Nella scelta tra il male e il peggio che gli elettori statunitensi dovranno fare a inizio novembre, c’è un argomento sul quale entrambi i candidati alla presidenza intendono lavorare: ridurre l’inflazione dei prezzi al consumo. E, a conferma che la scelta è tra il male e il peggio, gli strumenti che intendono utilizzare sono controproducenti. Se Harris, dando seguito alla retorica della “greedflation” usata dall’amministrazione Biden, intende imporre limiti ai prezzi, Trump ha dichiarato:

  • “Il mio primo giorno di ritorno nello Studio Ovale, firmerò un ordine esecutivo che ordina a ogni segretario di gabinetto e a ogni capo di agenzia di usare ogni strumento e autorità a loro disposizione per sconfiggere l’inflazione e abbassare rapidamente i prezzi al consumo”.

Dubito che sarebbe meno controproducente, a maggior ragione in combinazione con altri propositi trumpiani, per esempio in materia di dazi, di politica monetaria e valutaria.

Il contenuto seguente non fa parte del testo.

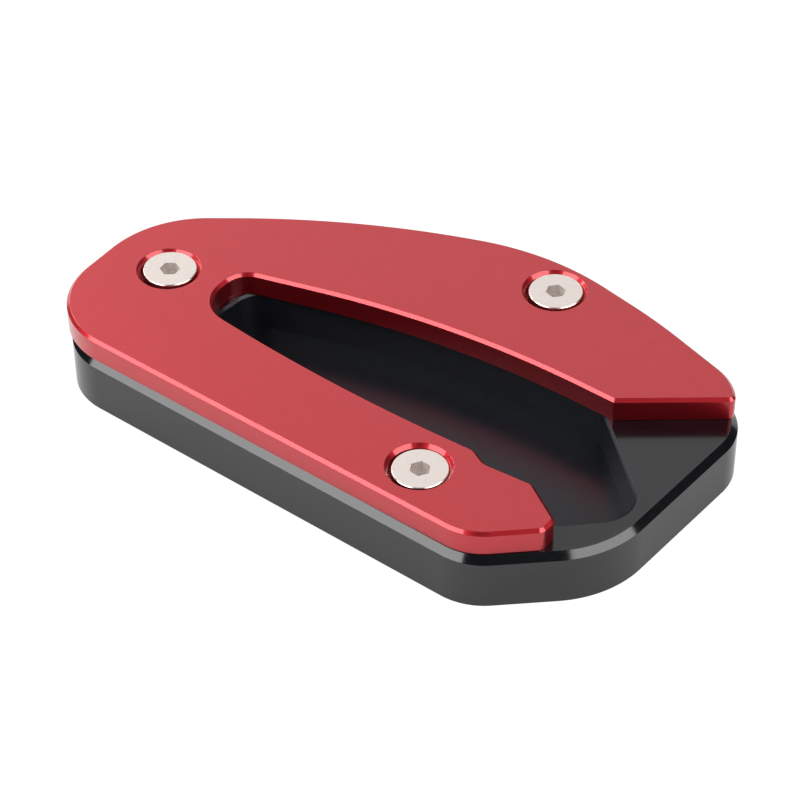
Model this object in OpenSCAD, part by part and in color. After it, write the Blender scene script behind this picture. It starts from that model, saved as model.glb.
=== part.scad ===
// Kickstand foot enlarger: a black base plate with a deep pocket for the kickstand's foot,
// a red clamp plate that closes over the foot, and three low head socket screws.
// Millimetres, +Z up. The underside of the base plate is at z = 0 and the middle of the plan is at the origin.
// The heel is at -X, and the open mouth where the kickstand's leg comes in is at +X.

/* [Overall] */
// Length from the heel to the mouth side
length = 101; // [92:0.5:112]
// Width across both arms
width = 60.6; // [56:0.2:68]

/* [Base plate] */
// Height of the base plate
base_h = 9.2; // [8:0.1:12]
// Chamfer round the top edge of the base plate
base_chamfer = 1.05; // [0.4:0.05:1.4]
// Edge break round the underside
base_break = 0.1; // [0.05:0.05:0.5]
// Thickness of the pocket's floor
pocket_floor = 2.2; // [1.6:0.1:3]
// Edge chamfer round the pocket
pocket_chamfer = 0.4; // [0.1:0.05:0.6]

/* [Clamp plate] */
// Thickness of the clamp plate
clamp_t = 4; // [3.8:0.1:5]
// Chamfer round the top edge of the clamp plate
clamp_chamfer = 0.5; // [0.2:0.05:0.6]

/* [Screws] */
// Diameter of the thread
thread_d = 5; // [4:0.1:5.5]
// Diameter of the low head
head_d = 8.5; // [7.5:0.1:9]
// Height of the low head
head_h = 2.5; // [2:0.1:2.8]
// Edge chamfer of the head
head_chamfer = 0.3; // [0.1:0.05:0.5]
// Hex socket across its flats
socket_af = 3; // [2.5:0.1:3.5]
// Depth of the hex socket
socket_depth = 1.5; // [1:0.1:1.7]
// Length under the head
shank_l = 8; // [6:0.5:8]

/* [Fits] */
// Gap all round between a screw and its clearance hole in the clamp plate
hole_gap = 0.25; // [0.15:0.05:0.4]
// Gap all round between a head and its counterbore
head_gap = 0.25; // [0.15:0.05:0.4]
// Gap all round between a thread and its tapped hole
thread_gap = 0.05; // [0.02:0.01:0.1]
// Gap between the tip of a screw and the bottom of its tapped hole
tip_gap = 0.5; // [0.2:0.1:0.8]
// How far the heads lie below the clamp plate's face
head_recess = 0.2; // [0.1:0.05:0.4]
// Chamfer round the mouth of a counterbore
bore_chamfer = 0.5; // [0.2:0.05:0.6]

/* [Hidden] */
$fn = 64;

total_h = base_h + clamp_t;
bore_d = head_d + 2 * head_gap;

// The outlines are drawn for this length and width, and stretch with the ones above.
drawn_length = 101;
drawn_width = 60.6;
stretch = [length / drawn_length, width / drawn_width];

// Each outline runs anticlockwise. A corner is [x, y, radius], at the point where its two sides would meet.
BASE_CORNERS = [
    [-45.9, -30.2, 11.3],   // heel, near corner
    [34.3, -30.3, 10.3],    // start of the cut corner
    [49.8, -15.65, 17.8],   // end of the cut corner
    [50.5, 20, 10.1],       // mouth side, far corner
    [30.3, 27.8, 91],       // far side, a long curve in three parts
    [5.2, 31.7, 43.6],
    [-25.8, 18.6, 140],
    [-51.1, -0.55, 18.3],   // heel, far corner
];

CLAMP_CORNERS = [
    [-49.6, -29.7, 13.6],   // heel, near corner
    [33.7, -29.2, 9.3],     // start of the cut corner
    [41.8, -21.5, 1.5],     // tip of the near arm
    [41.8, -18.6, 1.15],
    [34.75, -14.4, 1.5],    // shoulder behind the tip
    [26.7, -15.15, 2.4],
    [23.75, -13.7, 2.8],
    [-0.9, -15.45, 300],    // near side of the opening
    [-30.1, -12.85, 5.9],   // heel end of the opening
    [-30.35, -3.15, 4.1],
    [3.95, 7.5, 153],       // far side of the opening
    [33.65, 7.5, 0.65],     // lip of the far arm
    [47.9, 18.8, 1.05],
    [45.2, 22.5, 10.1],     // mouth side, far corner
    [28, 27.25, 92.9],      // far side
    [5.35, 30.9, 43],
    [-24.8, 18.85, 136],
    [-51.05, -1.3, 18.2],   // heel, far corner
];

POCKET_CORNERS = [
    [-29.65, -13.9, 6.5],   // heel end
    [-0.9, -16.4, 200],     // near side, under the near arm
    [39.7, -16.4, 6],       // alongside the cut corner
    [49.2, -6.95, 5.5],     // end towards the mouth
    [30.1, 9.2, 3],         // far side, under the far arm
    [4.8, 9.5, 100],
    [-28.95, -1.8, 5],
];

// Middle of each screw, and how much deeper its head sits than the recess above
SCREW_PLACES = [
    [-39.4, -9.3, -0.15],   // heel
    [11.65, 23.3, -0.05],   // far arm
    [19.8, -21.6, 0.25],    // near arm
];

// A place in plan at the chosen length and width
function place(p) = [p[0] * stretch[0], p[1] * stretch[1]];

// Heights of one screw: the seat under its head, and its tip
function seat_height(p) = total_h - head_recess - p[2] - head_h;
function tip_height(p) = seat_height(p) - shank_l;

// Steps along an arc that stay within this distance of it
arc_error = 0.015;
function arc_steps(r, turn) = max(1, ceil(abs(turn) / (2 * acos(1 - arc_error / max(r, 0.5)))));

function unit(v) = v / norm(v);

// Points of the arc that rounds corner b between a and c, at the chosen length and width.
// The inset steps them square to the outline, towards the solid.
function corner_arc(a, b, c, r, inset) =
    let (u = unit(b - a))
    let (v = unit(c - b))
    let (turn = atan2(u[0] * v[1] - u[1] * v[0], u * v))
    let (side = sign(turn))
    let (left = [-u[1], u[0]])
    let (centre = b - u * r * tan(abs(turn) / 2) + left * side * r)
    let (start = atan2(-left[1] * side, -left[0] * side))
    let (steps = arc_steps(r, turn))
    [for (k = [0:steps])
        let (ray = [cos(start + turn * k / steps), sin(start + turn * k / steps)])
        let (out = unit([ray[0] / stretch[0], ray[1] / stretch[1]]) * side)
        place(centre + r * ray) - inset * out];

function flat(c) = [c[0], c[1]];

// The whole rounded outline. Every inset gives the same number of points.
function outline(corners, inset = 0) =
    let (n = len(corners))
    [for (i = [0:n - 1])
        each corner_arc(flat(corners[(i + n - 1) % n]), flat(corners[i]), flat(corners[(i + 1) % n]), corners[i][2], inset)];

// Upright wall round an outline, from height z up
module prism(corners, z, h) {
    translate([0, 0, z])
    linear_extrude(h)
    polygon(outline(corners));
}

// How far a cutter runs past what it cuts
over = 0.4;

// Ring that runs round an outline and takes a 45 degree chamfer off its upper edge at height z.
// It is thin, so that it stays clear of itself round the tightest corner.
module edge_cutter(corners, z, chamfer) {
    rim = 0.08;
    section = [
        [-rim, z - chamfer - rim],
        [-rim, z + rim],
        [chamfer + rim, z + rim],
    ];
    rings = [for (s = section) [for (p = outline(corners, s[0])) [p[0], p[1], s[1]]]];
    n = len(rings[0]);
    faces = [
        for (j = [0:2])
        for (k = [0:n - 1])
        let (up = (j + 1) % 3)
        let (next = (k + 1) % n)
        [j * n + k, up * n + k, up * n + next, j * n + next]
    ];
    polyhedron(points = [for (ring = rings) each ring], faces = faces, convexity = 6);
}

// A solid through one outline at several levels, each [z, inset], from the lowest to the highest
module stepped(corners, levels) {
    rings = [for (l = levels) [for (p = outline(corners, l[1])) [p[0], p[1], l[0]]]];
    n = len(rings[0]);
    top = len(levels) - 1;
    low_face = [for (k = [0:n - 1]) k];
    high_face = [for (k = [n - 1:-1:0]) top * n + k];
    sides = [
        for (j = [0:top - 1])
        for (k = [0:n - 1])
        let (next = (k + 1) % n)
        [j * n + k, (j + 1) * n + k, (j + 1) * n + next, j * n + next]
    ];
    polyhedron(points = [for (ring = rings) each ring], faces = concat([low_face], [high_face], sides), convexity = 6);
}

module pocket() {
    stepped(POCKET_CORNERS, [
        [pocket_floor, 0],
        [base_h - pocket_chamfer, 0],
        [base_h + over, -pocket_chamfer - over],
    ]);
}

// Tapped hole that leaves a gap under the tip of its screw
module tapped_hole(p) {
    low_z = tip_height(p) - tip_gap;
    translate([place(p)[0], place(p)[1], low_z])
    cylinder(d = thread_d + 2 * thread_gap, h = base_h - low_z + over);
}

module base_plate() {
    color("#26272a")
    difference() {
        stepped(BASE_CORNERS, [
            [0, base_break],
            [base_break, 0],
            [base_h - base_chamfer, 0],
            [base_h, base_chamfer],
        ]);
        pocket();
        for (p = SCREW_PLACES)
            tapped_hole(p);
    }
}

// Clearance hole, counterbore and chamfered mouth of one screw, turned as one shape
module screw_hole(p) {
    hole_r = thread_d / 2 + hole_gap;
    bore_r = bore_d / 2;
    translate(place(p))
    rotate_extrude()
    polygon([
        [0, base_h - over],
        [hole_r, base_h - over],
        [hole_r, seat_height(p)],
        [bore_r, seat_height(p)],
        [bore_r, total_h - bore_chamfer],
        [bore_r + bore_chamfer + over, total_h + over],
        [0, total_h + over],
    ]);
}

module clamp_plate() {
    color("#c13a3e")
    difference() {
        prism(CLAMP_CORNERS, base_h, clamp_t);
        edge_cutter(CLAMP_CORNERS, total_h, clamp_chamfer);
        for (p = SCREW_PLACES)
            screw_hole(p);
    }
}

// One low head socket screw, seated in the clamp plate
module screw(p) {
    head_r = head_d / 2;
    thread_r = thread_d / 2;
    tip_chamfer = 0.6;
    seat_z = seat_height(p);
    top_z = seat_z + head_h;
    tip_z = tip_height(p);
    translate(place(p))
    difference() {
        rotate_extrude()
        polygon([
            [0, tip_z],
            [thread_r - tip_chamfer, tip_z],
            [thread_r, tip_z + tip_chamfer],
            [thread_r, seat_z],
            [head_r, seat_z],
            [head_r, top_z - head_chamfer],
            [head_r - head_chamfer, top_z],
            [0, top_z],
        ]);
        translate([0, 0, top_z - socket_depth])
        cylinder(d = socket_af / cos(30), h = socket_depth + 1, $fn = 6);
    }
}

module clamp_screws() {
    color("#d9d3ca")
    for (p = SCREW_PLACES)
        screw(p);
}

base_plate();
clamp_plate();
clamp_screws();
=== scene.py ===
"""Dresses a kickstand foot enlarger in fine surfaces and finishes, in a small white studio."""
import bpy
import numpy as np
from bpy.props import FloatProperty, FloatVectorProperty, PointerProperty
from mathutils import Matrix, Vector
from mathutils.geometry import tessellate_polygon


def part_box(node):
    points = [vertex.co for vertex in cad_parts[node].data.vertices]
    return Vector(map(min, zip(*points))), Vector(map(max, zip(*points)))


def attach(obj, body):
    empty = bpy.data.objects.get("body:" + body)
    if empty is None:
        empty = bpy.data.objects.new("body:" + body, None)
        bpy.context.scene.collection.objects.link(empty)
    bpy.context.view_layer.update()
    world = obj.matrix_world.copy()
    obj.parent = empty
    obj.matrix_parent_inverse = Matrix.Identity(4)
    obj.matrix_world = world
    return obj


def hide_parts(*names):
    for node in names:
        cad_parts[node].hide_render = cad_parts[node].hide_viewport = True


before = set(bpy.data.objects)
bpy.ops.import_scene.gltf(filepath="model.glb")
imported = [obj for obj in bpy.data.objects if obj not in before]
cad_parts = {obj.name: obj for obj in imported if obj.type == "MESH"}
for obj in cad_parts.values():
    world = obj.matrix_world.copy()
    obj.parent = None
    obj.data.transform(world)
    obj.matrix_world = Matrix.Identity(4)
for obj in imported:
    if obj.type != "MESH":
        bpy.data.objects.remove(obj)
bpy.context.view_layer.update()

bl_info = {
    "name": "Kickstand foot enlarger",
    "version": (1, 0, 0),
    "blender": (4, 5, 0),
    "location": "View3D > Sidebar > Foot enlarger",
    "description": "Makes the pieces of a kickstand foot enlarger, and a small studio for them",
    "category": "Object",
}

MM = 0.001
BODY = "root"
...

Trump promette di aumentare i dazi sui prodotti di importazione, che mal si concilia con il contenimento dei prezzi al consumo. Vorrebbe inoltre condizionare esplicitamente la Fed (perché implicitamente, nonostante la retorica sull’indipendenza della banca centrale, il punto di vista dell’inquilino della Casa Bianca non è come quello di un Mr. Jones qualsiasi), il che significherebbe con ogni probabilità tassi spinti al ribasso. Altra cosa che non agevola la discesa dei prezzi al consumo. Anzi. È poi favorevole a un indebolimento del dollaro (cosa che sarebbe favorita da una politica monetaria espansiva), che renderebbe ulteriormente più costose le importazioni.

Se desse seguito ai propositi espressi, ogni ordine esecutivo finirebbe solo per aumentare l’interferenza governativa nel mercato. Quello dal quale, tanto tempo fa, i Repubblicani dicevano che il governo dovesse tenersi alla larga.